A bank qualifies as a small institution if its assets do not exceed 5 billion Swiss francs.

4.        Regulatory capital and liquidity

CRD and CRR

Liechtenstein banks are distinguished by their financial strength and stability. They have solid and high-quality equity capital resources. With an average core capital (Tier 1 ratio) of more than 20 per cent, Liechtenstein banks hold, on average, more than what is required under BASEL III or the EU capital requirements of CRD IV. They are thus among the best-capitalised banks across Europe and worldwide. Since the beginning of the financial crisis, no bank in Liechtenstein has required state aid. Liechtenstein’s AAA rating by Standard & Poor‘s underscores the country’s reliability and stability.

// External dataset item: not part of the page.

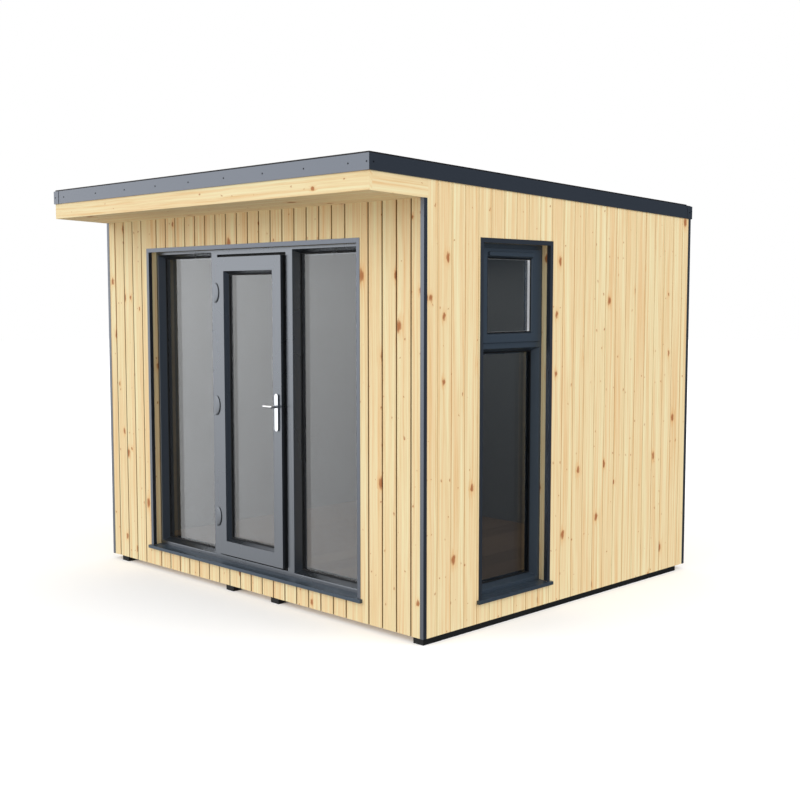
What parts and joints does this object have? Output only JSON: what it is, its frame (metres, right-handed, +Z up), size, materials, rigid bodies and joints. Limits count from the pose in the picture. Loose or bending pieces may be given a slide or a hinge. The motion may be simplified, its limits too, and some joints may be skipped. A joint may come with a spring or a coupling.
{
  "type": "garden office pod",
  "caption": "Timber-clad garden room with a falling flat roof, small canopy, glazed entrance with a hinged door, and a tall side window.",
  "frame": {"origin": "on the ground, under the centre of the roof outline", "axes": "+Z up, entrance facing -Y, +X towards the wall with the tall window"},
  "size_m": [3.007, 2.906, 2.5],
  "materials": {
    "pine": "planed softwood boards, clear oiled, knotty",
    "anthracite_metal": "satin powder coat on folded sheet",
    "anthracite_frame": "satin anthracite frame profile",
    "glass": "clear glazing",
    "chrome": "polished",
    "lining": "matt light grey wall lining",
    "laminate": "brown laminate boards",
    "structure_timber": "rough structural panel",
    "membrane": "matt black roofing rubber",
    "bearer_black": "black recycled plastic bearer"
  },
  "bodies": {
    "root": {"bearers": "bearer_black", "floor_panel": "structure_timber", "floor_boards": "laminate", "front_wall_left": "lining", "front_wall_right": "lining", "front_wall_head": "lining", "right_wall_front": "lining", "right_wall_rear": "lining", "right_wall_head": "lining", "back_wall": "lining", "left_wall": "lining", "front_cladding": "pine", "right_cladding": "pine", "back_cladding": "pine", "left_cladding": "pine", "roof_panel": "structure_timber", "roof_deck": "structure_timber", "roof_membrane": "membrane", "ceiling_lining": "lining", "canopy_fascia": "pine", "canopy_cheeks": "pine", "canopy_soffit": "pine", "roof_trim_front": "anthracite_metal", "roof_trim_back": "anthracite_metal", "roof_trim_sides": "anthracite_metal", "roof_trim_corners": "anthracite_metal", "corner_trims": "anthracite_metal", "entrance_trim": "anthracite_metal", "entrance_liner": "pine", "entrance_sill": "anthracite_metal", "entrance_frame": "anthracite_frame", "sidelight_glass": "glass", "hinge_frame_halves": "anthracite_frame", "window_trim": "anthracite_metal", "window_liner": "pine", "window_sill": "anthracite_metal", "window_frame": "anthracite_frame", "vent_sash": "anthracite_frame", "window_glass": "glass", "trickle_vent": "anthracite_frame"},
    "door": {"door_leaf": "anthracite_frame", "door_glass": "glass", "hinge_leaf_halves": "anthracite_frame", "handle_plates": "chrome"},
    "lever": {"door_lever": "chrome"}
  },
  "joints": [
    {"name": "door_hinge", "type": "hinge", "parent": "root", "child": "door", "pos_m": [-0.318, -1.044, 1.127], "axis": [0, 0, -1], "range_deg": [0, 90]},
    {"name": "lever_turn", "type": "hinge", "parent": "door", "child": "lever", "pos_m": [0.2735, -1.032, 1.165], "axis": [0, -1, 0], "range_deg": [0, 40], "stiffness_Nm_per_rad": 1.5, "springref_deg": -20.05}
  ]
}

In its Guidance 2017/10, the FMA defines the obligations with regard to own funds and capital adequacy requirements. In doing so, it relies on CRD, and especially CRR, which is implemented in the Banking Act and the Banking Ordinance. The guidelines ensure that banks have sound, effective and comprehensive strategies and procedures in place with which they can maintain the level, types and distribution of internal capital required under the Internal Capital Adequacy Assessment Process (ICAAP). The required capital is related to current and possible future risks (Article 7a Paragraph 3 Banking Act). The FMA has issued a special directive on ICAAP.

Capital buffers

Pursuant to Article 7e and 7f Banking Ordinance, the FMA is obliged to conduct an annual analysis to identify other systemically relevant institutions in Liechtenstein, report results to the relevant institutions (A-SRIs) and publish those results. Pursuant to Article 4a Banking Act, such A-SRIs may be assigned an additional capital buffer of up to a maximum of 2 per cent of the total risk amount pursuant to Article 92 of CRR.

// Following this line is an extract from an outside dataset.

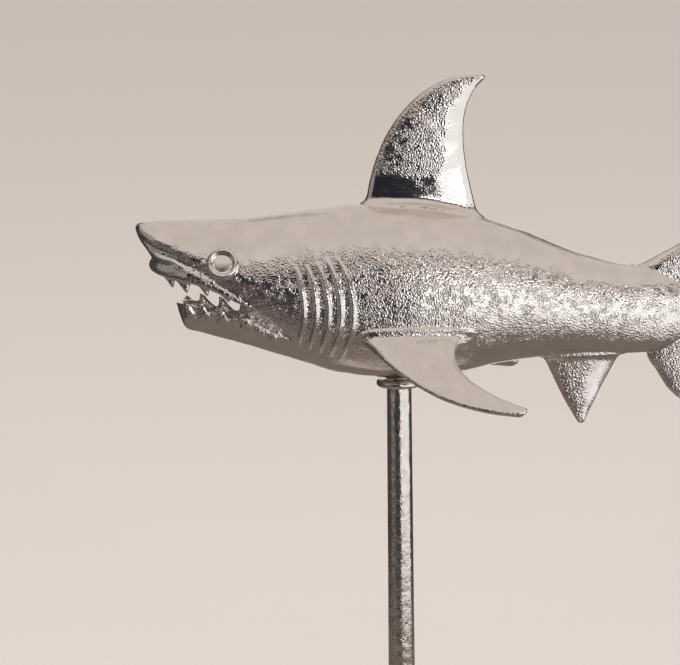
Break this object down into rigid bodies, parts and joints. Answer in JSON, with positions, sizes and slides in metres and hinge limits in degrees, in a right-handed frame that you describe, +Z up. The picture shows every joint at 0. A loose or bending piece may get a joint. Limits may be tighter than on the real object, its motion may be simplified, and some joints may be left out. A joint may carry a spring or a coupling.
{
  "type": "shark figurine on a rod stand",
  "caption": "Cast shark with open toothed jaws, gill ridges and swept fins, held level on a round rod by a collar, above a plain rectangular base plate.",
  "frame": {"origin": "on the rod's axis, at the felt's underside, where the stand rests on a table", "axes": "+Z up along the rod, the longest extent; the shark's nose points to -X; +Y across the stand, the shortest extent, square to the shark's mid-plane"},
  "size_m": [0.3414, 0.1498, 0.3779],
  "materials": {
    "cast_nickel": "raw cast, nickel plated, fine grain, bright",
    "turned_nickel": "turned, nickel plated, slightly grained",
    "plate_nickel": "cast, nickel plated, satin",
    "zinc_steel": "zinc plated fastener",
    "felt": "pressed felt, matt"
  },
  "bodies": {
    "root": {"shark": "cast_nickel", "collar": "turned_nickel", "rod": "turned_nickel", "base_plate": "plate_nickel", "stud": "zinc_steel", "base_screw": "zinc_steel", "felt_sheet": "felt"}
  },
  "joints": []
}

5.        Recovery and Resolution

The  Recovery and Resolution Act (RRA), transposing the European Recovery and Resolution Directive (BRRD), provides a framework for solving the too-big-to-fail issue, and hence contributes to strengthening the stability of the Liechtenstein financial system. The BRRD requires EEA Member States to establish a national resolution authority vested with specifically designed resolution powers. The RRA appointed the FMA as Liechtenstein’s Resolution Authority. For this function, the FMA is obliged to create a separate organisational unit within its organisational structure. The FMA has to ensure that the Resolution Authority is able to exercise its functions operationally independent from the FMA’s other organisational units and to prevent conflicts of interest between the resolution functions and the FMA’s other functions. The Resolution Authority assumed its function on 1 January 2017. The Resolution Authority, among other things, is tasked with drawing up resolution plans. With regard to the resolution objectives, it is authorised to apply the resolution tools and to exercise its resolution powers (RAA Article 82).

The resolution objectives are:

a) to ensure the continuity of critical functions;
b) to avoid a significant adverse effect on the financial system;
c) to protect public funds by minimising reliance on extraordinary public financial support;
d) to protect covered deposits and investments; and
e) to protect client funds and client assets.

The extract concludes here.